We investigate why nasopharyngeal PCR tests are more generalised and which is their reliability in comparison to PCR with saliva samples
On these days, a message in which the author questions his or herself the PCR nasopharyngeal diagnosis is circulating in WhatsApp, in which a nasal sample is extracted to check whether the patient has covid-19. In the message, it is asked why this method is used when “a single drop of saliva is supposed to infect half the world”. We investigate the reasons for which nasopharyngeal PCR tests are more generalised and which is their reliability in comparison to PCR with saliva samples.
"Sometimes I can’t explain myself: why do a swab with a so long stick, at the back of the nose to find the “virus”, when a single drop of saliva is supposedly able to infect half the world? All this is strange, don’t you wonder?"
The author of the message is probably not the first person to wonder why PCR tests us with a swab that is introduced in the nose if the population is required to always wear a mask to avoid the contagion by aerosols. Would it not be enough to take samples directly from saliva?
Indeed, several research centres have already started measuring how sensitive a diagnostic test which sample is saliva is. “Several studies prove that saliva can be used to detect, not only the presence of the virus, but also antibodies against it”, points Adelaida Sarukhan, immunologist and scientific writer at ISGlobal, to Verificat. In these studies, she continues, it has been observed that “the amplification of the genetic material from saliva can have the same specificity and sensitivity than nasopharyngeal samples”, that is, that the studies indicate that, at least in terms of the capacity of detecting the virus, is quite similar to the nose swab PCR test.
And in the real world?
However, the experts consulted insist that one thing is the taking of samples in the laboratory, through controlled clinical trials, and another one is to do the same in the real world: “Saliva is quite a complex sample. First, because when one says ‘saliva’ you don’t know exactly what you mean: gingival secretion, what the kids called a ‘spit’, a sputum…”, Tomàs Pumarola, head of the Microbiology Services at “Hospital Universitario Vall d’Hebron”, and spokesman of the Spanish Society of Infectious Diseases and Clinical Microbiology (SEIMC in Spanish), told to Verificat. In addition to the difficulty of knowing which is the right sampling way, there is also the question of when is the best time to take it: “Do you need to be fasting beforehand or not? Do you have to take it during the morning, afternoon or evening? Do you have to rinse your mouth first?
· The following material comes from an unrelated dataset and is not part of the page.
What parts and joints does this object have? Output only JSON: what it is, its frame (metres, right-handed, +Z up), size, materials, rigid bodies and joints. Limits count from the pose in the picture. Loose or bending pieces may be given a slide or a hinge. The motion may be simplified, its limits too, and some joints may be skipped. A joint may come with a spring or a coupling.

There are lots of factors when collecting saliva, it is not as easy as people think”, concludes the physician.
For the moment, the experts are also unclear about the performance of saliva samples in the real world: “In the proved study situation the sensitivity probably is very similar to the rhinopharyngeal, but is real life situations it may be lower, because there are a lot of sample types and very different conditions”, reasons the scientist.
In that sense the National Spanish Research Council (CSIC in Spanish) has assessed the PCR test as “a vital tool to determine the extent of the covid-19 pandemic”, because it offers the "highest reliability".